S&L; Bailout Bill Bogs Down Over Financing Methods
House negotiators on the savings and loan rescue package will insist today that the financing of the bailout must be included in the federal budget, setting up a confrontation with the Senate and the Bush Administration.
In a closed-door caucus Monday, the House members of the House-Senate conference committee trying to resolve differences between the two houses’ versions of the bill decided that they would not compromise on their insistence that the S&L; cleanup be handled with funds raised from the sale of Treasury bonds.
“There is no negotiating on the budget issue; we’re going to stand firm,” said a House aide who attended the caucus. “I don’t know if this dispute can be resolved--maybe with a fist fight,” the aide said jokingly.
Despite the sharp differences on the funding issue, however, the House and Senate are in amicable agreement on most of the bailout’s other key issues. House Banking Committee Chairman Henry B. Gonzalez (D-Tex.) told his colleagues in the caucus: “I doubt very much that anyone on this committee can remember an occasion when the Senate moved to accept so much of the House position--most certainly not on a bill of this magnitude.”
The conferees are generally agreed on combining tough elements of both bills to create a strict capital standard for thrifts. S&L; owners would be forced to supply billions of dollars in new cash to strengthen the fiscal foundations of their institutions. If they must place more of their own money at risk, the S&L; owners are expected to be less likely to make the dubious loans that have caused hundreds of S&Ls; to fail.
Junk bonds still pose an unresolved issue, with the Senate proposal allowing S&Ls; to keep these high-yield issues in their portfolios, while the House wants complete disposal of junk bonds within two years. “This remains a sticking point,” a House source said.
But financing is the major disputed area. The Senate approved the Bush Administration’s plan, which calls for creation of a new federal agency to issue $50 billion in bonds. The money would be used to close hundreds of S&Ls; and pay off their depositors, whose accounts are insured by the federal government up to $100,000.

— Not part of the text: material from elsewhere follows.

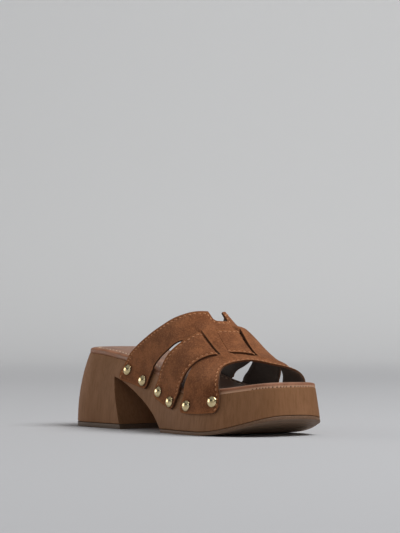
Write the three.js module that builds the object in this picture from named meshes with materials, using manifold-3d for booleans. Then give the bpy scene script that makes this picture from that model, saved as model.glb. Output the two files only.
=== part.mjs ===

However, the House says the taxpayers can save money if the funds come from the sale of Treasury bonds, which carry the lowest interest rate of all government issues. The House wants to use Treasury-bond financing but would provide a waiver from the federal law that limits the size of the budget deficit. Under the House plan, the $50 billion for the S&L; cleanup would be included in the budget but would not count against the deficit target.
This approach is fiscal heresy as far as the Bush Administration is concerned. If the spending limits are waived for the S&L; crisis, the Administration fears, similar action could be taken by Congress to deal with other pressing issues, such as the war on drugs, or to alleviate the national problem of homelessness.
President Bush and Treasury Secretary Nicholas F. Brady have sent repeated messages to the conference, declaring that the House’s on-budget financing plan is unacceptable.
Progress on Other Issues
But Gonzalez told his caucus meeting Monday: “We must insist on the House position” on financing.
The caucus made major progress on other issues. It decided to:
Accept the Senate proposal that federal regulators be given broad authority to suspend deposit insurance when an institution engages in unsafe and unsound practices, sustains big losses or lacks capital.
Insist on the House bill’s provision making the Federal Deposit Insurance Corp. the primary federal regulator of state-chartered S&Ls;, which are now under the Federal Home Loan Bank Board.
Accept the Senate provision limiting loans to any one borrower to 15% of an institution’s capital.
Offer a compromise requiring Senate confirmation for the chairman of the FDIC and the new Office of Thrift Supervision. The House originally wanted to dump M. Danny Wall, chairman of the Federal Home Loan Bank Board, which is now the primary thrift regulator, and the Senate wanted to keep him in the job. The new House proposal would require him to undergo a new Senate confirmation hearing.
The conferees originally planned to finish their work today, a goal that now seems hopelessly unrealistic.